Objective:
Scan the records below for the line containing "12, along_pin), hinge)" and the line containing "for node in". Copy both, plus every line between, exactly.

Records with modeling code:
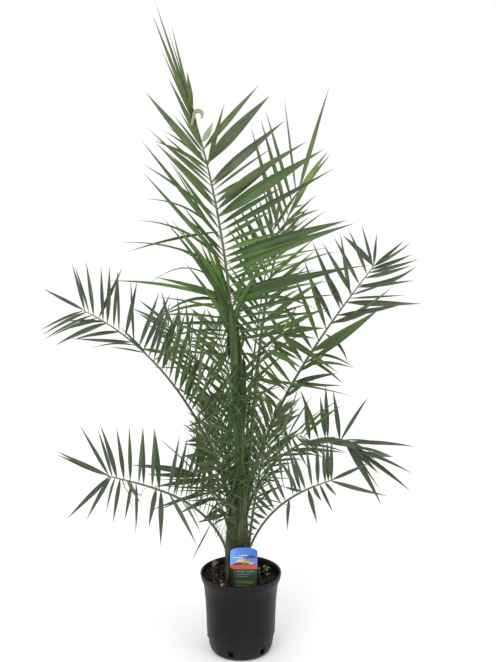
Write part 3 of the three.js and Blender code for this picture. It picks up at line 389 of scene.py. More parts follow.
# ------------------------------------------------------------------ mesh tools
class Build:
    """Collects closed pieces of one kind into one mesh."""

    def __init__(self):
        self.v, self.f, self.m, self.uv, self.sharp = [], [], [], [], []

    def add(self, verts, faces, mats, uvs=None, sharp=()):
        o = len(self.v)
        self.v.extend(map(tuple, verts))
        self.f.extend(tuple(o + i for i in f) for f in faces)
        self.m.extend(mats)
        self.uv.extend(uvs if uvs is not None else [(0.0, 0.0)] * len(verts))
        self.sharp.extend((min(o + a, o + b), max(o + a, o + b)) for a, b in sharp)

    def make(self, name, materials, smooth=True, angle=None):
        me = bpy.data.meshes.new(name)
        me.from_pydata([tuple(c * MM for c in v) for v in self.v], [], self.f)
        for mat in materials:
            me.materials.append(mat)
        me.polygons.foreach_set("material_index", self.m)
        me.polygons.foreach_set("use_smooth", [smooth] * len(self.f))
        layer = me.uv_layers.new(name="leafuv")
        loops = np.zeros(len(me.loops), np.int32)
        me.loops.foreach_get("vertex_index", loops)
        layer.data.foreach_set("uv", np.array(self.uv, np.float32)[loops].ravel())
        if self.sharp:
            ends = np.zeros(len(me.edges) * 2, np.int32)
            me.edges.foreach_get("vertices", ends)
            ends = np.sort(ends.reshape(-1, 2), 1)
            keys = set(self.sharp)
            mark = me.attributes.new("sharp_edge", "BOOLEAN", "EDGE")
            mark.data.foreach_set("value", [tuple(e) in keys for e in ends.tolist()])
        me.validate()
        me.update()
        if angle is not None:
            me.set_sharp_from_angle(angle=math.radians(angle))
        ob = bpy.data.objects.new(name, me)
        bpy.context.scene.collection.objects.link(ob)
        return ob


def tube_faces(rings, m, closed_tip=False):
    """Quads over rings of m points, with an end cap at each open end."""
    faces = []
    for i in range(rings - 1):
        for j in range(m):
            a, b = i * m + j, i * m + (j + 1) % m
            faces.append((a, b, b + m, a + m))
    faces.append(tuple(range(m - 1, -1, -1)))
    top = (rings - 1) * m
    if closed_tip:
        faces.extend((top + j, top + (j + 1) % m, top + m) for j in range(m))
    else:
        faces.append(tuple(top + j for j in range(m)))
    return faces


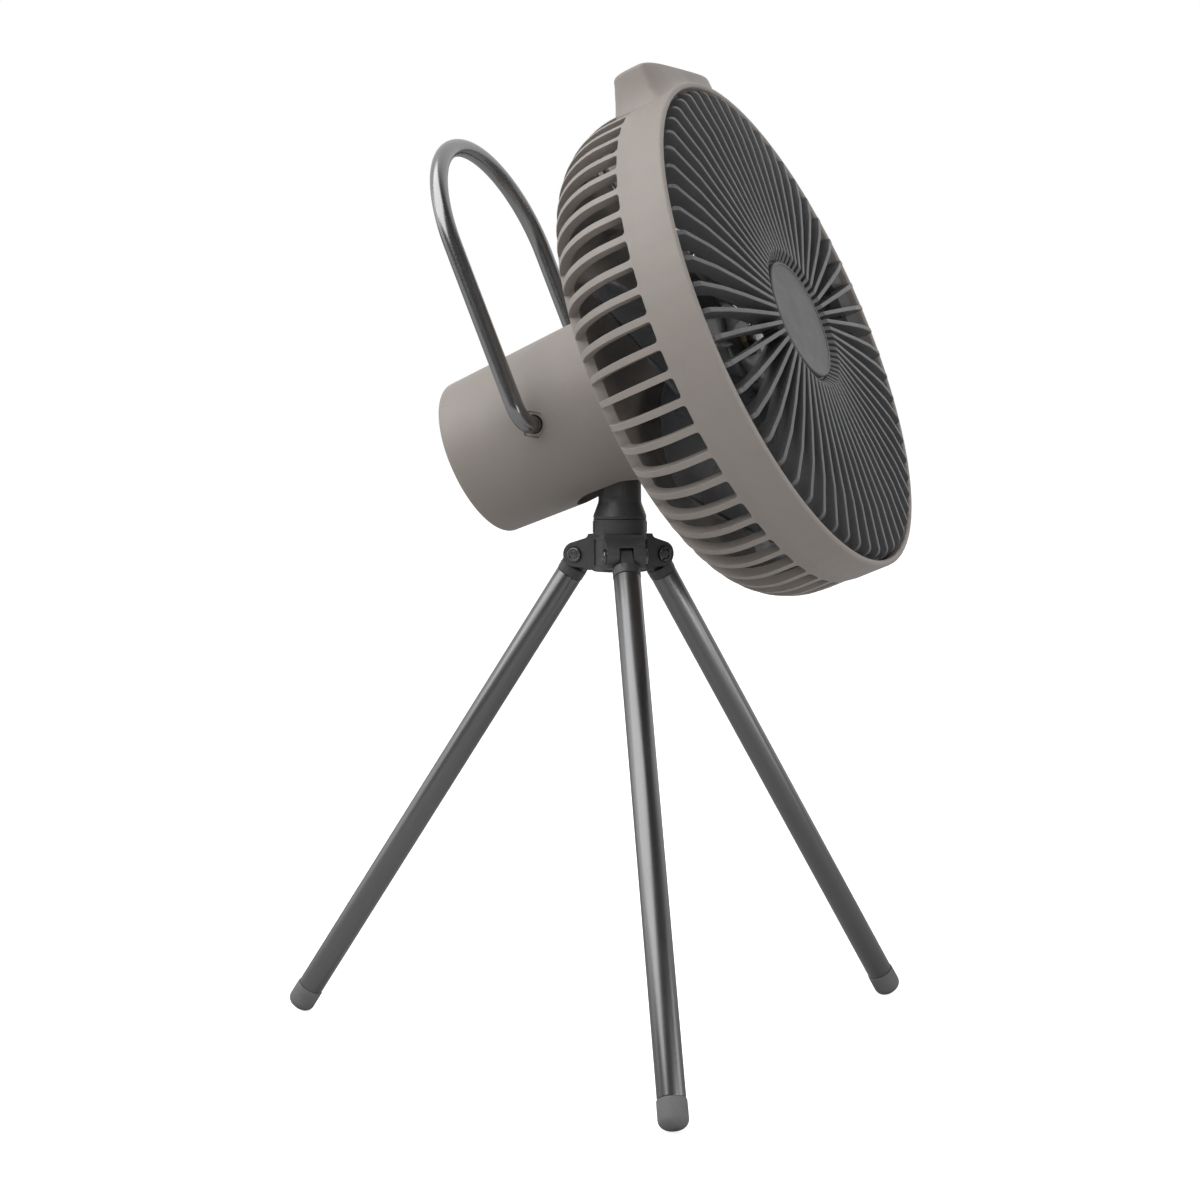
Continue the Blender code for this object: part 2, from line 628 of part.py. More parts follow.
apply_tool(neck, disc(6.2, -6.0, 6.0, 18, on_knuckle), STAND, "UNION")
apply_tool(neck, disc(2.3, -9.0, 9.0, 14, on_knuckle), STAND)

# ---- hub -----------------------------------------------------------------------
hub = solid("tripod_hub", revolve([(5.0, HUB_BOTTOM), (8.8, HUB_BOTTOM), (9.3, HUB_BOTTOM + 0.5), (9.3, 171.4),
                                   (COLLAR_R, 172.4), (COLLAR_R, HUB_TOP), (2.8, HUB_TOP), (2.8, 167.4),
                                   (5.0, 167.4)], 30, on_z), dark, STAND)
CHEEK_OUT = 6.4
CHEEK_IN = 2.35
LUG_R = 4.2


def lug_outline():
    pts = [(6.0, 171.9), (8.9, 171.9), (9.6, 171.0)]
    for k in range(6):
        a = radians(72) - radians(72 + 90) * k / 5
        pts.append((HINGE_R + LUG_R * cos(a), HINGE_Z + LUG_R * sin(a)))
    pts += [(9.75, 160.95), (9.2, HUB_BOTTOM + 0.4), (6.0, HUB_BOTTOM + 0.4)]
    return pts


for j, az in enumerate(LEG_AZIMUTHS):
    turn = STAND @ Matrix.Rotation(radians(az), 4, "Z")
    apply_tool(hub, extrude(lug_outline(), -CHEEK_OUT, CHEEK_OUT, lambda p, q, d: (p, d, q)), turn, "UNION")
for j, az in enumerate(LEG_AZIMUTHS):
    turn = STAND @ Matrix.Rotation(radians(az), 4, "Z")
    apply_tool(hub, box(8.8, 24.0, -CHEEK_IN, CHEEK_IN, 150.0, 169.4), turn)
    apply_tool(hub, revolve([(0, -12.0), (1.8, -12.0), (1.8, 12.0), (0, 12.0)], 12,
                            lambda r, h, a: (HINGE_R + r * cos(a), h, HINGE_Z + r * sin(a))), turn)
solid("swivel_bolt", revolve([(0, 162.9), (4.6, 162.9), (4.6, 166.0), (2.5, 166.0), (2.5, 189.5),
                              (0, 189.5)], 14, on_z), screw_steel, STAND)
solid("swivel_washer", disc(4.7, 166.3, 167.1, 16, on_z, hole=2.8), washer, STAND)

# ---- legs ----------------------------------------------------------------------
alu = material("leg_aluminium", ALU, 0.35, 1.0)
rubber = material("foot_rubber", (0.03, 0.03, 0.032), 0.8)
pin_steel = material("pin_steel", (0.12, 0.12, 0.125), 0.4, 1.0)
COLLAR_END = 8.0
FOOT_LEN = 9.0
TONGUE_HALF = 2.05
TONGUE_R = 3.6
TONGUE = [(-4.2, -5.5), (4.2, -5.5), (4.1, -4.0)] + [
    (TONGUE_R * cos(radians(a)), TONGUE_R * sin(radians(a))) for a in range(-10, 191, 25)] + [(-4.1, -4.0)]
foot_skin = [(0, -LEG_L)]
for a in (90.0, 90.0 - SPLAY, 28.0, 0.0):
    foot_skin.append((FOOT_R - FOOT_FILLET + FOOT_FILLET * cos(radians(a)),
                      FOOT_FILLET - LEG_L - FOOT_FILLET * sin(radians(a))))
foot_skin += [(FOOT_R - 0.15, FOOT_LEN - LEG_L), (3.5, FOOT_LEN - LEG_L), (3.5, FOOT_LEN - LEG_L + 6.0),
              (0, FOOT_LEN - LEG_L + 6.0)]
for j, az in enumerate(LEG_AZIMUTHS):
    n = str(j + 1)
    turn = STAND @ Matrix.Rotation(radians(az), 4, "Z")
    hinge = turn @ Matrix.Translation((HINGE_R * MM, 0, HINGE_Z * MM)) @ Matrix.Rotation(
        -radians(SPLAY), 4, "Y")
    pin_at = turn @ Matrix.Translation((HINGE_R * MM, 0, HINGE_Z * MM))

    def along_pin(r, h, a):
        return (r * cos(a), h, r * sin(a))
    collar = solid("leg_collar_" + n,
                   revolve([(0, -18.0), (3.5, -18.0), (3.5, -COLLAR_END), (4.65, -COLLAR_END), (4.65, -4.6),
                            (0, -4.6)], 20, on_z), dark, hinge)
    apply_tool(collar, extrude(TONGUE, -TONGUE_HALF, TONGUE_HALF, lambda p, q, d: (p, d, q)), hinge, "UNION")
    apply_tool(collar, revolve([(0, -9.0), (1.8, -9.0), (1.8, 9.0), (0, 9.0)], 12, along_pin), hinge)
    solid("leg_tube_" + n, revolve([(3.8, -COLLAR_END - GAP), (TUBE_R, -COLLAR_END - GAP),
                                    (TUBE_R, FOOT_LEN - LEG_L + GAP), (3.8, FOOT_LEN - LEG_L + GAP)],
                                   24, on_z), alu, hinge)
    solid("leg_foot_" + n, revolve(foot_skin, 18, on_z), rubber, hinge)
    solid("leg_pin_" + n, revolve([(0, -7.4), (1.5, -7.4), (1.5, 6.7), (2.4, 6.7), (2.4, 7.2), (2.0, 7.6),
                                   (0, 7.6)], 12, along_pin), pin_steel, pin_at)
    solid("pin_nut_" + n, revolve([(1.8, -7.6), (2.4, -7.6), (2.4, -6.7), (1.8, -6.7)], 12, along_pin),
          pin_steel, pin_at)
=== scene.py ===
"""Looks of the battery table fan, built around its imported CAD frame.

Local meshes are written in millimetres and scaled to metres.  Fan
coordinates are x across, s along the fan axis (front positive) and v up in
the plane of the disc, from the point where the fan axis crosses the stand.
"""
import bpy
import bmesh
from math import sin, cos, tan, asin, atan2, sqrt, radians, pi
from mathutils import Matrix, Vector, Euler


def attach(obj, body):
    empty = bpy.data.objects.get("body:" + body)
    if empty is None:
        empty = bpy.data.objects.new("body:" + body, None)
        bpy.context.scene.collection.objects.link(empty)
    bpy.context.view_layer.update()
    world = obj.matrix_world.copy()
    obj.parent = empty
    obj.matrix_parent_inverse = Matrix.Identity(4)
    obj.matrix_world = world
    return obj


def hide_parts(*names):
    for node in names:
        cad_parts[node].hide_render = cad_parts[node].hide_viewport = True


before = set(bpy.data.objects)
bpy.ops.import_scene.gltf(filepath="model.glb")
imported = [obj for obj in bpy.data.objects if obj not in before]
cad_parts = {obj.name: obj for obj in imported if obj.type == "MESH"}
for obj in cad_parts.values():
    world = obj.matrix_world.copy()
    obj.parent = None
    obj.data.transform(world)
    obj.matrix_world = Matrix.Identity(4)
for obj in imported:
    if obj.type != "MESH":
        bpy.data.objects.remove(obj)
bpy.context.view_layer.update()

MM = 0.001
TILT = 22.5
STAND_Y = -16.98
AXIS_Z = 217.15
PIVOT_DROP = 12.0
STAND = Matrix.Translation((0, STAND_Y * MM, 0))
FAN = Matrix.Translation((0, STAND_Y * MM, AXIS_Z * MM)) @ Matrix.Rotation(-radians(TILT), 4, "X")

# Basket: ring, slats, solid back plate and the pad on top.
RING_R, RING_IN, RING_FRONT, RING_REAR, RING_SEAT = 85.0, 82.8, 65.8, 49.5, 57.0
DRAFT = 0.5
SHOULDER_R, SHOULDER_S = 19.0, 24.0
BACK_S = 18.5
SLAT_N, SLAT_PHASE = 58, 4.65
SLAT_W, SLAT_W_IN, SLAT_DEEP = 2.4, 1.9, 3.5
SLOT_TURN, SLOT_FILLET = 74.0, 1.1
PLATE_T, PLATE_HOLE = 2.5, 8.0
PLATE_RIM_R, PLATE_RIM_T = 51.0, 3.1
PLATE_STEP, STEP_OUT, STEP_IN = 0.5, 52.0, 35.4
PAD_TOP, PAD_HALF, PAD_MID_S = 91.98, 30.6, 56.0
# Grille and impeller.
RIB_N, RIB_PHASE, RIB_W = 58, 1.55, 1.6
GRILLE_OUT, GRILLE_IN = 82.3, 79.2
GRILLE_FRONT, HUB_BACK, SKIRT_S, SKIRT_WALL = 69.9, 65.7, 61.0, 1.6
HUB_R = 20.7
BLADES, BLADE_PHASE, BLADE_SWEEP = 7, 17.0, 24.0
BLADE_ROOT, BLADE_TIP = 14.4, 76.0
CUP_R, CUP_BORE, CUP_REAR, CUP_FRONT, CUP_WEB = 15.5, 13.8, 26.0, 48.0, 2.4
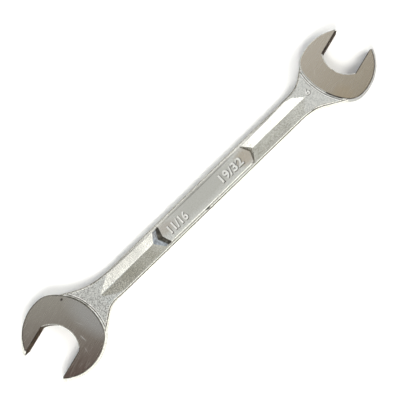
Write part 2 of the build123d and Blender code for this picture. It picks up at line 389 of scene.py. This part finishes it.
# each head's jaw: its place, the way its mouth opens, and the finishes round its face
jaws = {
    "large_head": {
        "middle": (-75.991, -0.277),
        "out": (-cos(radians(jawTurn)), -sin(radians(jawTurn))),
        "mouthHalf": 9.25,              # a little over half the opening
        "mouthFrom": -4.8,              # the mouth's faces lie farther out from the middle than this
        "ground": "largeGround",
        "darkSide": (-0.87, 0.5),       # the side on which its rim is painted dark as shade
        "otherRim": "edge",
        "outerWall": "forged",
    },
    "small_head": {
        "middle": (77.709, 1.223),
        "out": (cos(radians(jawTurn)), sin(radians(jawTurn))),
        "mouthHalf": 8.05,
        "mouthFrom": -3.6,
        "ground": "smallGround",
        "darkSide": (0.3, -0.95),
        "otherRim": "forged",
        # its outer wall is painted grey as shade
        "outerWall": "wall",
    },
}
headFaces = {
    "level": 0.99,              # how level a face lies, 0 upright and 1 flat: the ground face is above this
    "upright": 0.1,             # a wall is below this
    "eased": 0.34,              # a rim is above this, where it isn't in the mouth or on a nose
    "inward": 0.5,              # a mouth's face looks to its middle line, or away by less than this
    "straight": 0.8,            # how far a rim in the mouth faces across it, along its straight walls
    "nose": 0.55,               # how far a face looks out along the jaws, at their noses
}


# painted shade on a mouth's walls and along the rims of its straight walls; round its throat the rims keep
# the bright forged skin
def mouthFinish(facing, lying):
    if lying < headFaces["upright"]:
        return "mouth"
    return "rim" if abs(facing) > headFaces["straight"] * sqrt(1 - lying * lying) else "forged"


def groundOrForged(nodeName):
    jaw = jaws[nodeName]
    middle, out, darkSide = jaw["middle"], jaw["out"], jaw["darkSide"]

    def pick(face):
        place = face.calc_center_median() / mm
        forward = (place.x - middle[0]) * out[0] + (place.y - middle[1]) * out[1]
        sideways = (place.y - middle[1]) * out[0] - (place.x - middle[0]) * out[1]
        facing = face.normal.y * out[0] - face.normal.x * out[1]
        inMouth = abs(sideways) < jaw["mouthHalf"] and forward > jaw["mouthFrom"]
        lying = abs(face.normal.z)
        if lying > headFaces["level"]:
            return jaw["ground"]
        if inMouth and facing * sideways < headFaces["inward"]:
            return mouthFinish(facing, lying)
        if face.normal.x * out[0] + face.normal.y * out[1] > headFaces["nose"] and forward > 0:
            return jaw["outerWall"]
        if lying > headFaces["eased"]:
            # a rim facing the shaded side is painted dark as shade
            towardDark = face.normal.x * darkSide[0] + face.normal.y * darkSide[1]
            return "rim" if towardDark > 0 else jaw["otherRim"]
        return jaw["outerWall"]

    return pick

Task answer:
    apply_tool(collar, revolve([(0, -9.0), (1.8, -9.0), (1.8, 9.0), (0, 9.0)], 12, along_pin), hinge)
    solid("leg_tube_" + n, revolve([(3.8, -COLLAR_END - GAP), (TUBE_R, -COLLAR_END - GAP),
                                    (TUBE_R, FOOT_LEN - LEG_L + GAP), (3.8, FOOT_LEN - LEG_L + GAP)],
                                   24, on_z), alu, hinge)
    solid("leg_foot_" + n, revolve(foot_skin, 18, on_z), rubber, hinge)
    solid("leg_pin_" + n, revolve([(0, -7.4), (1.5, -7.4), (1.5, 6.7), (2.4, 6.7), (2.4, 7.2), (2.0, 7.6),
                                   (0, 7.6)], 12, along_pin), pin_steel, pin_at)
    solid("pin_nut_" + n, revolve([(1.8, -7.6), (2.4, -7.6), (2.4, -6.7), (1.8, -6.7)], 12, along_pin),
          pin_steel, pin_at)
=== scene.py ===
"""Looks of the battery table fan, built around its imported CAD frame.

Local meshes are written in millimetres and scaled to metres.  Fan
coordinates are x across, s along the fan axis (front positive) and v up in
the plane of the disc, from the point where the fan axis crosses the stand.
"""
import bpy
import bmesh
from math import sin, cos, tan, asin, atan2, sqrt, radians, pi
from mathutils import Matrix, Vector, Euler


def attach(obj, body):
    empty = bpy.data.objects.get("body:" + body)
    if empty is None:
        empty = bpy.data.objects.new("body:" + body, None)
        bpy.context.scene.collection.objects.link(empty)
    bpy.context.view_layer.update()
    world = obj.matrix_world.copy()
    obj.parent = empty
    obj.matrix_parent_inverse = Matrix.Identity(4)
    obj.matrix_world = world
    return obj


def hide_parts(*names):
    for node in names:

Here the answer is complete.